Semantic web principles, methodologies, and techniques have long proven to be semantic crucial in modeling and managing complex relationships between entities/data and to support interoperability, reasoning and inference/automation in coarse-grained, semi-structured, and heterogeneous data environments: in this field, the SPARQL protocol (based on the RDF specification) has become the de-facto standard to extract and manipulate information from distributed data sources on the web. Semantic Web has long emerged as the transformation of the World Wide Web in an environment where content (HTML pages, binary files, images/media content, and so on) are enriched with metadata that specify the semantic context of content itself.
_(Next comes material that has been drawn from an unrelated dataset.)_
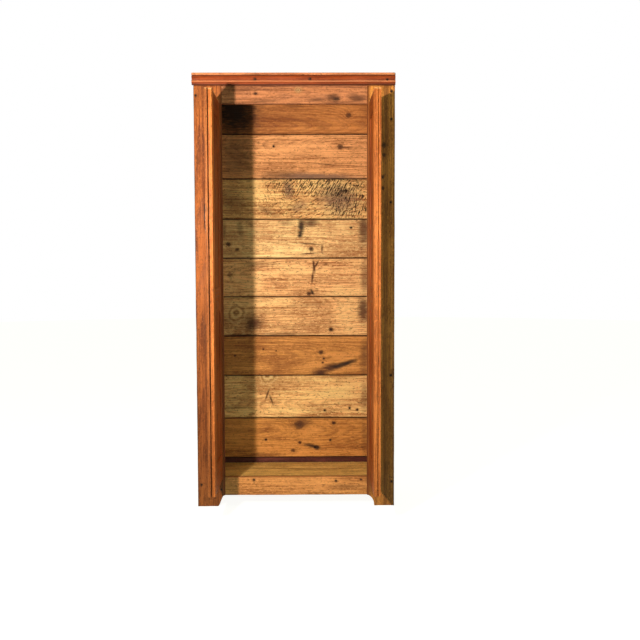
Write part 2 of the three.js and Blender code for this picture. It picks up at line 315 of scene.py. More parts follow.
def stroke_group():
    """Short thin marks that all lean one way, as from a rough saw or an adze."""
    inputs = ("along", "across", "lean", "amount", "seed")
    tree, n, given, result = new_group("strokes", inputs, ("mask",))
    u, v = n.turned(given["along"], given["across"], given["lean"])
    place = n.vector(n.times(u, 38.0), n.times(v, 190.0), given["seed"])
    field = n.noise(place, detail=3, roughness=0.6)
    edge = n.minus(0.7, n.times(given["amount"], 0.2))
    n.feed(result, {"mask": n.smooth(field, edge, n.add(edge, 0.07))})
    return tree


GRAIN = grain_group()
KNOT = knot_group()
BLOT = blot_group()
STROKES = stroke_group()


class Board:
    """Where a board lies and which way its grain runs. Marks are placed as fractions of it."""

    def __init__(self, low, high, along, across):
        self.low, self.high = Vector(low), Vector(high)
        self.along, self.across = along, across
        self.through = 3 - along - across

    def place(self, share_along, share_across):
        size = self.high - self.low
        return (
            self.low[self.along] + share_along * size[self.along],
            self.low[self.across] + share_across * size[self.across],
        )


KNOT_HEART = rgb(76, 32, 12)
# The dark brown of knot rims, also used for painted shade lines.
KNOT_RIM_AND_SHADE = rgb(36, 16, 8)
OLIVE = rgb(126, 96, 50)
SAPWOOD = rgb(248, 212, 150)
GRIME = rgb(50, 27, 14)
# Dark brown for dirt and stains, and for painted shade low on the boards and at the left door's edge.
DIRT_AND_SHADE = rgb(88, 48, 17)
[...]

Metadata langaguages and formats (such as RDF and OWL) are primarily conceived to easily express information about content, and automatically perform semantic data query (e.g., via search engines), interpretation, and, more generally, to automatic aggregation and reasoning. Semantic Web takes cooperation between computers and humans one step further, and allows humans to leverage a more autonomous and intelligent machine support in the execution of the generic tasks.

A key element of the Semantic Web is W3C SPARQL, which is a query language for Resource Description Framework (RDF), and has long set itself as the de facto standard to perform semantic queries on content exposed on the Web. RDF describes the concepts and relationships about them through the introduction of triples (subject-predicate-object); triples that have some elements in common become parts of a knowledge graph. SPARQL helps navigating such knowledge graphs and searching for sub-graphs corresponding to the user’s request.

Semantic Web and SPARQL query language form a promising platform to support Data Governance and federation needs, and allow to build a connected network of information. Semantic Web standards and the SPARQL query language have long proven to be key in enabling open, autonomous, machine-driven content matching, and reasoning knowledge management infrastructures, through the infer of relationships and dependencies from heterogeneous sets of information pieces. However, SPARQL support for data federation, via the SERVICE construct, e.g. distributed data source integration and query, is still at an early stage and proves poorly suitable for large, real-world scenarios. SPARQL data federation limitations is mainly related to a priori knowledge of data models and actual data across all data sources involved; this becomes relevant in large complex scenarios where data sources are heterogeneous and can change frequently and at different paces from each other.

Data Federation is crucial in letting organizations easily and effectively shaping and supporting information flow across organization branches. Typical issues such as heterogeneity and distribution of data sources must be overcomed defining a viable and effective model and implementation to adopt Semantic Web methodologies and the SPARQL implementation.

The key principles in defining that solution are:

  • Openness: data federation and integration in large organizations typically means integrating data sources from heterogeneous (both custom and third party) systems; avoiding vendor lock-in and preserving openness and portability is key in defining a sustainable, long-term data federation strategy for any organization
  • Lightweightness: the proposed solution should pose limited to no overhead on running systems, so as to minimize the impact of Data Federation on large organizations with complex, highly distributed data sources
  • Autonomy and ease of use: the proposed solution should be able to cope with uncertainty, and to autonomously discover relationships among federated data even in case o partial a priori data model and network knowledge.

A Federation Web Service solution is proposed.

federated-web-services

It is based on creating a Web Service which realizes all the functions related to federation. The Web Service approach makes this solution portable to any semantic platform implementation, thus fostering openness and interoperability. Furthermore, to facilitate the management of large semantic data networks, it is necessary the development of a specific lightweight Network Federation Ontology that facilitates the definition and navigation of network topology, to map information sources across organizations, so as to adddress current SPARQL limitations in terms of a priori network knowledge. The Federation Web Service relies on such an ontology to transparently determine which nodes and endpoints should be involved, thus facilitating the definition of federated semantic queries.

Thus, the logical flow of the Federation Web Service is as follows:

  • Federation resolution: thanks to the Federation Ontology, the Federation Web Service determines the actual endpoints involved in the federation, inferring network endpoints upon with to perform queries
  • Query execution: the Federation Web Service performs queries on all individual nodes involved in the federated query
  • Result aggregation: the Federation Web Service aggregates the results obtained from single nodes and returns them to the caller. The aggregation techniques can be managed through the typical constructs of the SPARQL language, such as the UNION clause.

The proposed solution is a portable, non vendor-specific, semantic-based approach to overcome organization governance complexity and to mitigate/hide heterogeneity and distribution of data sources, through a reference architecture model and implementation that relies on a federation of SPARQL endpoints.